…«Подвиг» я начал писать в мае 1930 года, сразу после «Соглядатая», и в том же году кончил его. Мы с женой, тогда еще бездетные, нанимали гостиную и спальню в западной части Берлина, на Луитпольдштрассе, в просторных и мрачных апартаментах одноногого генерала фон Барделебена, пожилого господина, единственным занятием которого было составление своего родового древа; в его высоком челе было что-то набоковское, и действительно, оказалось, что он в родстве с известным шахматистом Барделебеном, который окончил жизнь подобно моему Лужину. В начале лета из Парижа приехал Илья Фондаминский, главный издатель «Современных Записок», чтобы купить книгу на корню. Был он эсер, еврей, горячий христианин, сведущий историк, и вообще превосходный человек (его потом убили немцы в одном из своих истребительных лагерей), и с такой живостью вспоминается мне, как он ладно и лихо шлепнул себя по коленям, прежде чем подняться с нашего тускло-зеленого дивана, когда дело было сделано!
У книги было весьма привлекательное рабочее заглавие: «Романтический век»; я выбрал его отчасти оттого, что мне надоело слышать, как западные журналисты зовут наше время «материалистическим», «практическим», «утилитарным», и проч., но главным образом оттого, что в этой книге, в отличие от всех других моих романов, я преследовал некую цель – именно, наглядно показать, что мой молодой изгнанник находит восхитительную прелесть в самых обыкновенных удовольствиях, равно как и в безсмысленных на первый взгляд приключениях одинокого житья-бытья.

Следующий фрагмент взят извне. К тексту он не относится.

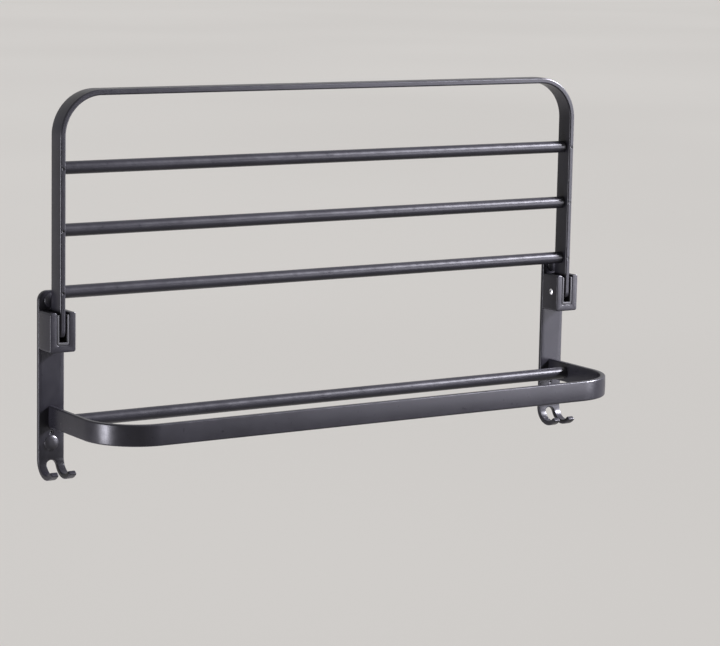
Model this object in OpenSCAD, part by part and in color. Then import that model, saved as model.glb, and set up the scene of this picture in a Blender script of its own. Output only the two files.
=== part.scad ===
// Folding towel rack for a bathroom wall, in millimetres.
// X runs along the wall, the wall is the plane Y = 0, the rack stands out towards -Y, and Z is up.
// The origin is the centre of the four wall screws. The upper frame is drawn standing up.

/* [Overall] */
// Width over the two wall plates
rack_w = 600; // [420:10:900]
// Height of the folding frame, from its hinge to its top face
frame_reach = 220.5; // [200:0.5:300]
// Depth of the fixed lower frame, from the wall to its front face
lower_depth = 128; // [110:1:200]
// Height between the upper and lower wall screws
screw_rise = 134; // [125:1:200]

/* [Flat bar] */
// Thickness of the bar both frames are bent from
bar_t = 6; // [5:0.5:8]
// Width of that bar
bar_d = 20; // [18:0.5:24]
// Bend radius of the folding frame, at the middle of the bar
fold_bend_r = 39.5; // [25:0.5:50]
// Bend radius of the lower frame, at the middle of the bar
lower_bend_r = 50; // [25:1:60]

/* [Round rails] */
// Outside diameter of the rails
rail_d = 12; // [9:0.5:14]
// Wall of the rail tube
rail_wall = 1.2; // [0.8:0.1:2]
// Depth of the socket that holds each rail end
socket_depth = 4; // [3:0.1:4.5]
// Radial gap between a rail and its socket
socket_gap = 0.05; // [0.02:0.01:0.1]
// Height of the lowest folding rail above the hinge
first_rail = 35; // [28:0.5:45]
// Pitch of the folding rails
rail_pitch = 57; // [40:0.5:58]
// Distance of the lower rail from the wall
lower_rail_y = 32; // [25:0.5:45]

/* [Wall plates] */
// Width of a wall plate and of its hinge block
plate_w = 26; // [24:0.5:34]
// Thickness of a wall plate
plate_t = 4.5; // [4.2:0.1:6]
// Radius of the two top corners
plate_corner_r = 9; // [4:0.5:12]
// Diameter of the wall screw holes
wall_hole_d = 5.2; // [4:0.1:6]
// Diameter of the recess for a wall screw's head
head_recess_d = 10; // [9:0.1:12]
// Depth of that recess
head_recess = 2.4; // [1.8:0.1:2.6]

/* [Hooks] */
// Gap between the two hooks of a plate
hook_gap = 10.4; // [6:0.2:14]
// Inside radius of a hook
hook_r = 13; // [9:0.5:18]
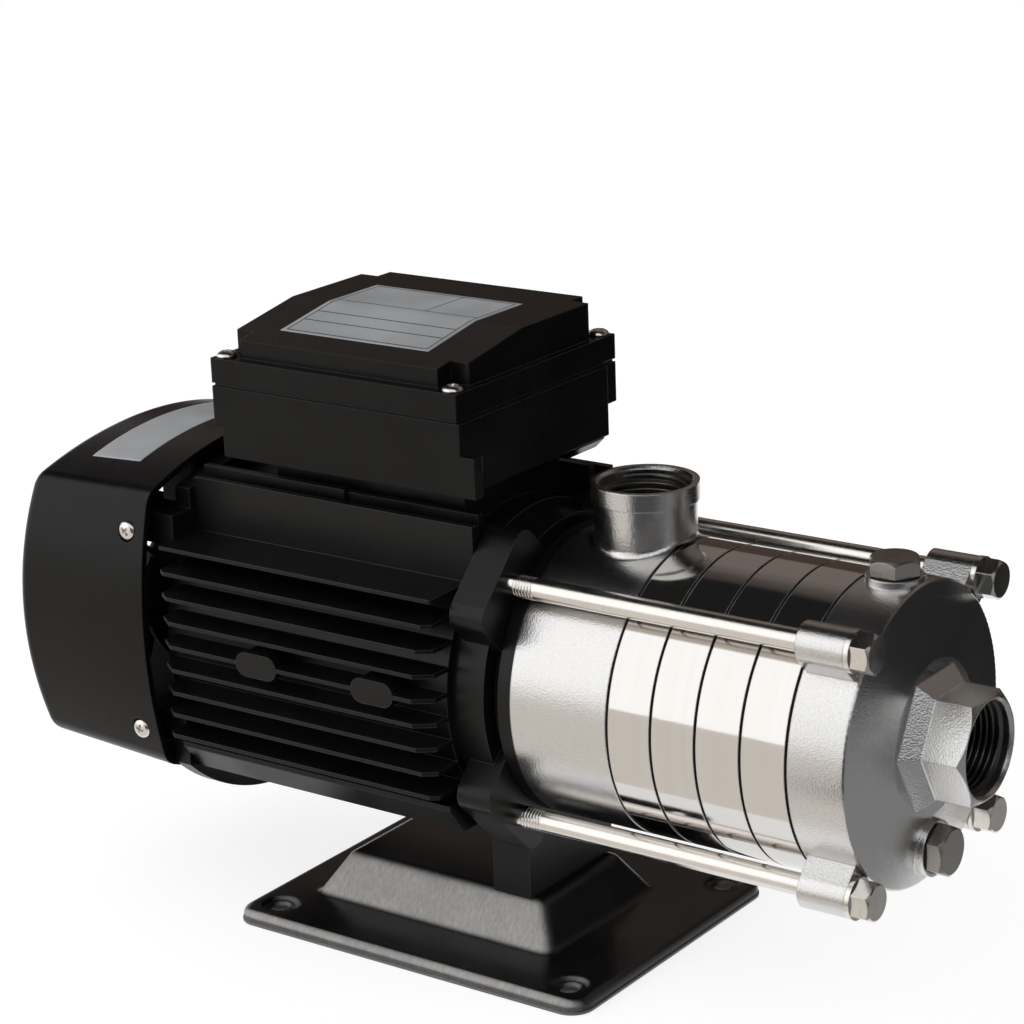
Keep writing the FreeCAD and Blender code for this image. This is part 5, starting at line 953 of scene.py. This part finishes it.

Если я сам укажу на недостатки романа, то известного рода рецензентам нечего будет делать – особенно тем недоразвитым и наивным из них, на которых мои сочинения имеют столь странное действие, что можно подумать, будто я из-за кулис гипнозом внушаю им делать непристойные жесты. Довольно будет сказать, что после того, как роман опускается чуть ли не до ложной экзотики или заурядной комедии, он воспаряет к таким высотам чистоты и печали, каких я достиг только в гораздо более поздней «Аде».
Тем, кто ищет в книгах гуманистическое содержание, вероятно, захочется знать, как главные герои «Подвига» соотносятся с персонажами моих остальных четырнадцати романов (считая вместе и русские, и американские[8]).
Мартын – самый добрый, самый порядочный и самый трогательный из всех моих молодых людей, а Сонечку, с ее темными, лишенными блеска глазами и жесткими на вид черными волосами (у ее отца, судя по фамильи, черемисская кровь), знатоки любовного тайноведения и приворотов должны будут признать из всех моих женских типов самой неизъяснимо-обворожительной, хоть она, конечно, взбалмошная и безжалостная кокетка.
Если Мартына еще можно считать до некоторой степени моим дальним родственником (симпатичнее, но и гораздо наивнее меня в любую пору), с которым у меня есть некоторые общие воспоминания детства и некоторые позднейшие пристрастия и антипатии, то его бледные родители, напротив, ни в каком смысле не похожи на моих. Что до кембриджских друзей Мартына, то Дарвин выдуман от начала до конца, равно как и Мун, а вот «Вадим» и «Тэдди» в самом деле существовали в моем прошлом: один из них упоминается во втором абзаце второго отдела двенадцатой главы «Других берегов»[9]. Зиланов, Йоголевич и Грузинов, три убежденных патриота, преданных делу борьбы с большевиками, принадлежат к тому разряду людей – политически располагавшихся сразу справа от прежних террористов и непосредственно слева от кадетов, и столь же далеко от монархистов с одной стороны, сколь и от марксистов с другой, – который мне был хорошо известен по составу того самого журнала, где «Подвиг» печатался главами, но ни один из них не списан с какого-нибудь конкретного лица. Я считаю своим долгом дать здесь правильное определение этого политического типа (который русские интеллигенты, т. е. большинство читателей моих книг, узнавали мгновенно, с безотчетной безошибочностью общеизвестного), потому что не могу примириться с тем обстоятельством – которое следовало бы отмечать ежегодным фейерверком презрения и сарказма, – что образованные американцы поддались такой обработке большевицкой пропаганды, что совершенно не заметили среди русской эмиграции деятельного существования либеральной мысли. («Так вы, стало быть, троцкист?» – радостно осведомился в 1940 году в Нью-Йорке один особенно ограниченный левый писатель, когда я сказал, что не стою ни за совдепию, ни за монархию.)